- Classification: Protestant
- Orientation: Evangelical/Presbyterian
- Polity: Presbyterian with Congregational elements
- Associations: World Communion of Reformed Churches Pan-Hellenic Evangelical Alliance World Evangelical Alliance World Council of Churches
- Region: Greece
- Origin: 1858 Athens, Greece
- Congregations: 30
- Members: 5,000–6,000
- Official website: GEC.gr

= Evangelical Church of Greece =

Christian denomination

The Evangelical Church of Greece (Note: Greek: Ευαγγελική Εκκλησία της Ελλάδος, Evangeliki Ekklisia tis Ellados, ΕΕΕ) (ECG; until 2014: Greek Evangelical Church, GEC (Note: Ελληνική Ευαγγελική Εκκλησία, Elliniki Evangeliki Ekklisia, ΕΕΕ)) is a Presbyterian denomination in Greece. It was the first Protestant church established in the country.

==History==
The Greek Evangelical Church dates back to 1858 when the first Greek Evangelical, Michail Kalapothakis started publishing the magazine Astir tis Anatolis (Star of the East) which is still published today. He gathered a group of followers thus forming the first Greek Evangelical community and organized Sunday School for children as well as issuing the Efimeris ton Paidon (Newspaper of the Children) in 1868. The first Greek Evangelical Church was built in 1871 in the center of Athens, which was demolished and rebuilt in 1956 due to the increasing number of followers. Greek Evangelicalism spread also through the Greeks in the Ottoman Empire, the first Greek Evangelical community in Asia Minor was founded in 1867. Today there are 30 Greek Evangelical Churches in Greece, 3 in Cyprus and 5 in the Greek diaspora.

==Theology==
The Evangelical Church of Greece is theologically Calvinist.
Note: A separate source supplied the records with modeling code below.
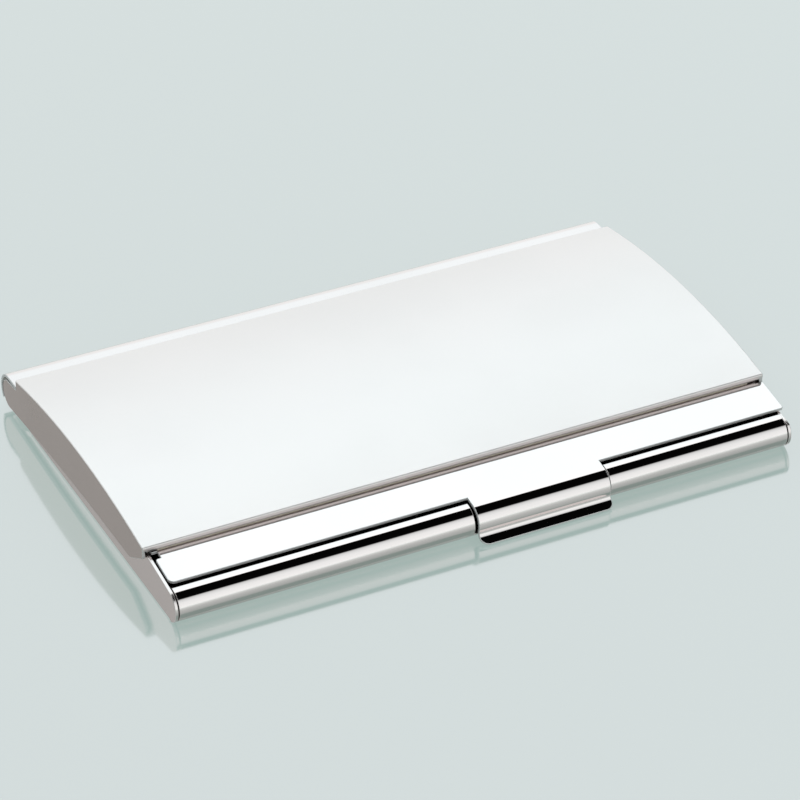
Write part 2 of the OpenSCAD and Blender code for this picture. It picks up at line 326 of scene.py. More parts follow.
def mesh_object(name, points, faces, shades, finishes):
    """An object at the origin from points and groups of faces with equal corners, with a normal for each
    corner of each face and a finish for each group."""
    mesh = bpy.data.meshes.new(name)
    corners = np.concatenate([f.ravel() for f in faces]).astype(np.int32)
    sizes = np.concatenate([np.full(len(f), f.shape[1]) for f in faces]).astype(np.int32)
    mesh.vertices.add(len(points))
    mesh.vertices.foreach_set("co", points.astype(np.float32).ravel())
    mesh.loops.add(len(corners))
    mesh.loops.foreach_set("vertex_index", corners)
    mesh.polygons.add(len(sizes))
    mesh.polygons.foreach_set("loop_start", (np.cumsum(sizes) - sizes).astype(np.int32))
    finish_of_each = np.repeat(finishes, [len(f) for f in faces]).astype(np.int32)
    mesh.polygons.foreach_set("material_index", finish_of_each)
    mesh.update(calc_edges=True)
    mesh.polygons.foreach_set("use_smooth", np.ones(len(sizes), bool))
    mesh.normals_split_custom_set(unit(np.concatenate([n.reshape(-1, 3) for n in shades])).tolist())
    mesh.update()
    thing = bpy.data.objects.new(name, mesh)
    bpy.context.scene.collection.objects.link(thing)
    return thing


def unit(vectors):
    """Vectors of length one."""
    return vectors / np.maximum(np.linalg.norm(vectors, axis=-1, keepdims=True), 1e-12)


def soft_corners(corners, radius, steps=8):
    """An open line (y, z) through the corners, each inner one replaced with an arc of that radius. The arc
    starts radius tan(turn / 2) before the corner, and its centre is radius to the side it turns to."""
    corners = np.array(corners, float)
    before, after = unit(corners[1:-1] - corners[:-2]), unit(corners[2:] - corners[1:-1])
    cross = before[:, 0] * after[:, 1] - before[:, 1] * after[:, 0]
    turn = np.arctan2(cross, np.sum(before * after, 1))
    radius = np.broadcast_to(radius, turn.shape)
    start = corners[1:-1] - before * (radius * np.tan(abs(turn) / 2))[:, None]
    side = np.sign(turn)[:, None] * np.stack([-before[:, 1], before[:, 0]], -1)
    part = np.linspace(0, 1, steps + 1)[None, :, None]
    bent = abs(turn)[:, None, None] * part
    arcs = (start[:, None] + radius[:, None, None] * (before[:, None] * np.sin(bent)
                                                      + side[:, None] * (1 - np.cos(bent))))
    return np.concatenate([corners[:1], arcs.reshape(-1, 2), corners[-1:]])


def arc(centre, radius, start, end, count=24):
    """Points centre + radius (cos a, sin a), with a even from start to end."""
    a = np.linspace(start, end, count + 1)
    return centre + radius * np.stack([np.cos(a), np.sin(a)], -1)


# ---------------------------------------------------------------- surroundings
def socket_value(tree, value, socket):
    """Links a node's output or writes a number to a socket."""
    if isinstance(value, bpy.types.NodeSocket):
        tree.links.new(value, socket)
    else:
        socket.default_value = value


def calc(tree, operation, *values):
    """One Math node's output."""
    node = tree.nodes.new("ShaderNodeMath")
    node.operation = operation
    for i, value in enumerate(values):
        socket_value(tree, value, node.inputs[i])
    return node.outputs[0]


def ramp_up(tree, value, low, high):
    """Smooth step of a value from 0 at low to 1 at high."""
    node = tree.nodes.new("ShaderNodeMapRange")
    node.interpolation_type = "SMOOTHSTEP"
    socket_value(tree, value, node.inputs["Value"])
    node.inputs["From Min"].default_value = low
    node.inputs["From Max"].default_value = high
    return node.outputs[0]


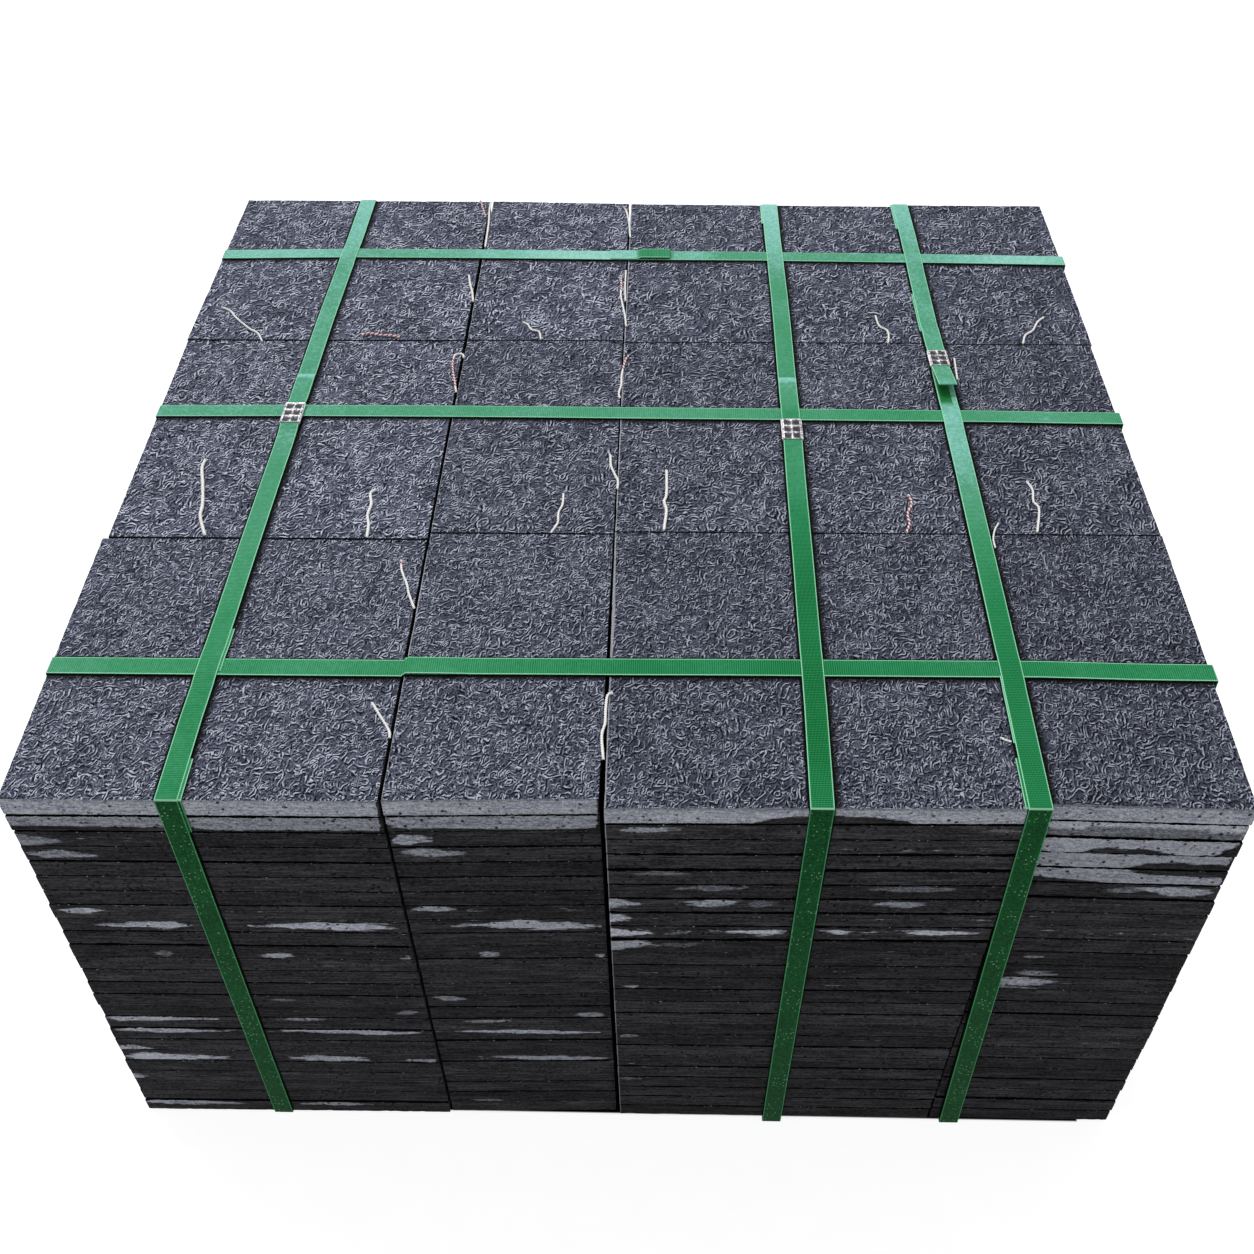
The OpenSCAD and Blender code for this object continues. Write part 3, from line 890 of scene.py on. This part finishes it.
# Columns and layers that are pale right across: how pale in percent, then one or two lines, x in
# mm and height in percent of the slab's. The face is pale above the first and below the second
WHOLE = [(0, -20)]
NO_LID = [(0, 200)]
PALE_BANDS = {
    (0, 1): [(100, WHOLE)],
    (0, 2): [(85, [(0, 38), (60, 33), (140, 26), (170, 15), (300, 18)])],
    (1, 1): [(100, WHOLE)],
    (1, 2): [(85, [(290, 60), (303, 25), (330, 25), (375, 12), (440, 15), (460, 30)])],
    (2, 1): [(100, [
        (560, -20), (569, 10), (580, 33), (598, 52), (629, 56), (657, 43), (676, 25), (705, -20),
    ])],
    (3, 1): [(97, WHOLE)],
    (3, 2): [
        (42, WHOLE),
        (106, [(760, 72), (786, 70), (803, 58), (812, 72), (832, 86), (885, 80), (940, 66)]),
    ],
    (3, 3): [(104, [
        (760, -20), (813, -10), (828, 38), (837, 46), (850, 33), (865, 40), (884, 10), (900, -10),
        (916, -5), (924, 50), (934, 85),
    ])],
    (3, 4): [(104, [
        (760, -20), (850, -10), (862, 20), (875, 42), (884, 52), (912, 48), (940, 40),
    ])],
    (3, 5): [(
        102, [(760, 50), (788, 39), (817, 23), (840, 10), (848, -20)],
        [(848, 200), (858, 110), (866, 70), (884, 62), (912, 56)],
    )],
}

# How wide the cracks between layers stand open: the first one, the widest of the others, and
# shares of it for each column and, drawn at random, for each crack
FIRST_CRACK = 2.4 * MM
CRACK_WIDEST = 2.4 * MM
CRACKS = (0.75, 0.75, 1.15, 0.85)
CRACK_SHARES = (0.3, 0.3, 0.5, 0.7, 1.0)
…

Core beliefs are typical of most traditional Protestant denominations: they consider the Bible the highest and only binding authority on matters of doctrine and practice (sola scriptura) and recognize two sacraments (baptism and holy communion). Their Confession of Faith closely follows the Puritan Westminster Confession and consists of 28 articles.

==Affiliations==
The Evangelical Church of Greece is affiliated with the World Communion of Reformed Churches and the World Council of Churches.

GEC is part of the Pan-Hellenic Evangelical Alliance which is part of the World Evangelical Alliance.